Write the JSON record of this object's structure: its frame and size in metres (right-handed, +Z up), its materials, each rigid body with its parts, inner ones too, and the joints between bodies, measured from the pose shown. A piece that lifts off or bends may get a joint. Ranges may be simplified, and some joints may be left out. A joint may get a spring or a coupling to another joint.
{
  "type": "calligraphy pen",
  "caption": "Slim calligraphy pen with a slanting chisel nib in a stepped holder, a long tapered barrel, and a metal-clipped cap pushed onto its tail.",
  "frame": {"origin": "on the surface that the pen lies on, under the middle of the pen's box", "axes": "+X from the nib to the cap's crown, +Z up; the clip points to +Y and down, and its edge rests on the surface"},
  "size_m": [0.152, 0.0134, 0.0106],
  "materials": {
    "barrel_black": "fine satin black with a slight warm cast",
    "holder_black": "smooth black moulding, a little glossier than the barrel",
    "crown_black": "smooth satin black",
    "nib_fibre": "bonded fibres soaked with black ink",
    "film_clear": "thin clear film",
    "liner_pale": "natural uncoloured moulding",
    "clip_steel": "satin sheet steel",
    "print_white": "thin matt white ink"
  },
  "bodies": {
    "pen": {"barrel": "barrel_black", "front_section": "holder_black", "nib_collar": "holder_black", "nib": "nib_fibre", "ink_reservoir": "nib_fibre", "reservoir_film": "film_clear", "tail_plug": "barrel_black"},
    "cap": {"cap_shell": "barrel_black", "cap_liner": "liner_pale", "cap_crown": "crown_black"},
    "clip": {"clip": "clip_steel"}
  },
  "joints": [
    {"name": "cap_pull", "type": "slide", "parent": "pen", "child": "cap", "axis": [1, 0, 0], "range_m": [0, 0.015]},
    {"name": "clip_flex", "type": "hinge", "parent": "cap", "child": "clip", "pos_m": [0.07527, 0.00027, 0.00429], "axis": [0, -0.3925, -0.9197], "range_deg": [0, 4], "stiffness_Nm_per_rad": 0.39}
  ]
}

● ● ● ● ●

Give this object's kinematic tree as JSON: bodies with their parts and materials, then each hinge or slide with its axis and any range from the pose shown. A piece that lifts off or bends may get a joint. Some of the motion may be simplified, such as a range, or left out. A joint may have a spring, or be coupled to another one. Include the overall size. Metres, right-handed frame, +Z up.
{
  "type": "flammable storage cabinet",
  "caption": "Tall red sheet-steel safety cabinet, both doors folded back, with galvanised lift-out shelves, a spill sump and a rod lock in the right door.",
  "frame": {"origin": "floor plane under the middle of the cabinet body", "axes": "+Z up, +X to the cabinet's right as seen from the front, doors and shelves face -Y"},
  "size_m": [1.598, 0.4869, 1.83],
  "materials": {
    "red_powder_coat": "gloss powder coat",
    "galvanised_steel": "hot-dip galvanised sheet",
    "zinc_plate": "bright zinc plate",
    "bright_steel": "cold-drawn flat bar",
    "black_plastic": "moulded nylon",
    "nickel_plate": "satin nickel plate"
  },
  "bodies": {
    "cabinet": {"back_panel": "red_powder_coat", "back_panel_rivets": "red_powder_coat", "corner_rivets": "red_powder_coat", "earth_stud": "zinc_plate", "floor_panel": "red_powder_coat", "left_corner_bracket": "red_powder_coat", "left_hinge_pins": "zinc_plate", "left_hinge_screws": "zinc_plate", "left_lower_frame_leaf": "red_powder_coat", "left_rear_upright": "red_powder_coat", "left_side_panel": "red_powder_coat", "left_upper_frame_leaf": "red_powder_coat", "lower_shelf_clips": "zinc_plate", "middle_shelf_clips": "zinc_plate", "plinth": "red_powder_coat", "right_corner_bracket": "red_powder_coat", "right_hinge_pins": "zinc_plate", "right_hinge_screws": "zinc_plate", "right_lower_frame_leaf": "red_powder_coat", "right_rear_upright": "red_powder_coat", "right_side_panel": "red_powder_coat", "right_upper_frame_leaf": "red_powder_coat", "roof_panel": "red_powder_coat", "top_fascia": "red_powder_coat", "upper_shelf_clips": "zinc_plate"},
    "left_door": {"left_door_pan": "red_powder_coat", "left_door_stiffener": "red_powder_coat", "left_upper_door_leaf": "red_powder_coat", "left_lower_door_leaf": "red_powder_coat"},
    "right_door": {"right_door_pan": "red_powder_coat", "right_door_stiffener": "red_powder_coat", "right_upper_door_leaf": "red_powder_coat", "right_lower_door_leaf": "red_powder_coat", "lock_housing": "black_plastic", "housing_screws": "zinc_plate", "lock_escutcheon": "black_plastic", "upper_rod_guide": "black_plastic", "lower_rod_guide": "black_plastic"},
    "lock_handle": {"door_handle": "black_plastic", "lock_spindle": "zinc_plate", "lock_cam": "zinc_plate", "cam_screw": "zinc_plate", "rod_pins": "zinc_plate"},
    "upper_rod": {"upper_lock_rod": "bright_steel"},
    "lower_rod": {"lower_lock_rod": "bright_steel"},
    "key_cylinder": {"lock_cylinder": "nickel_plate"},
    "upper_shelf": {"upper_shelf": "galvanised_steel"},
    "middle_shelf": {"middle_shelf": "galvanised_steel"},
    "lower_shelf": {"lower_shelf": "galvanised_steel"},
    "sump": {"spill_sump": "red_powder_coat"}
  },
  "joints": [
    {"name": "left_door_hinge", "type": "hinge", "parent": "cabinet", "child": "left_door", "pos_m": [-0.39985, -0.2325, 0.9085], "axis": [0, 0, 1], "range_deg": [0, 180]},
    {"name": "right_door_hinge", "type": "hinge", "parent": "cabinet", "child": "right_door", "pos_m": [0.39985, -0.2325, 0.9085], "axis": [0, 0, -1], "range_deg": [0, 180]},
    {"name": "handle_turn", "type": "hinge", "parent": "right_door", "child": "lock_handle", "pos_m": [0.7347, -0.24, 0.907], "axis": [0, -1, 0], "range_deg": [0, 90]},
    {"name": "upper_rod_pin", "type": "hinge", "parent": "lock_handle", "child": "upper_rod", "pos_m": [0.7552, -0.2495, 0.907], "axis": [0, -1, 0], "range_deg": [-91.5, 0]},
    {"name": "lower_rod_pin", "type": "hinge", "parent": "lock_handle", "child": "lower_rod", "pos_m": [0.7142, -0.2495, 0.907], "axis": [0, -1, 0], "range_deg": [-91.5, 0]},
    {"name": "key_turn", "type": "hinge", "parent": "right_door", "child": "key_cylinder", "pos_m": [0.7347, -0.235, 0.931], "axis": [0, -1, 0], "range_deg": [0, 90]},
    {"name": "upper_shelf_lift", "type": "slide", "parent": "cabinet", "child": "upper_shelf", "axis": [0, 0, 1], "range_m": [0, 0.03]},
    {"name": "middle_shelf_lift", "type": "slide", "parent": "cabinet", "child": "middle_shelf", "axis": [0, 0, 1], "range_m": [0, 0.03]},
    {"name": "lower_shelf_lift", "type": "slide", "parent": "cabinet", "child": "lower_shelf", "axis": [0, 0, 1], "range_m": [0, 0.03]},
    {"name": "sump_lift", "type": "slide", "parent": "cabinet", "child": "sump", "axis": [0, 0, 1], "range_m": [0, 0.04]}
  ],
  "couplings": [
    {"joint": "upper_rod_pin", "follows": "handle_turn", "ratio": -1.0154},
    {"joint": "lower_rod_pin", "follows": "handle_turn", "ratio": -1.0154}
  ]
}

● ● ● ● ●

▶ [Task statement]:
The word "object" may occur in lines of the records. Report how many such lines there are, giving only the number.

▶ [Exercise solution]:
2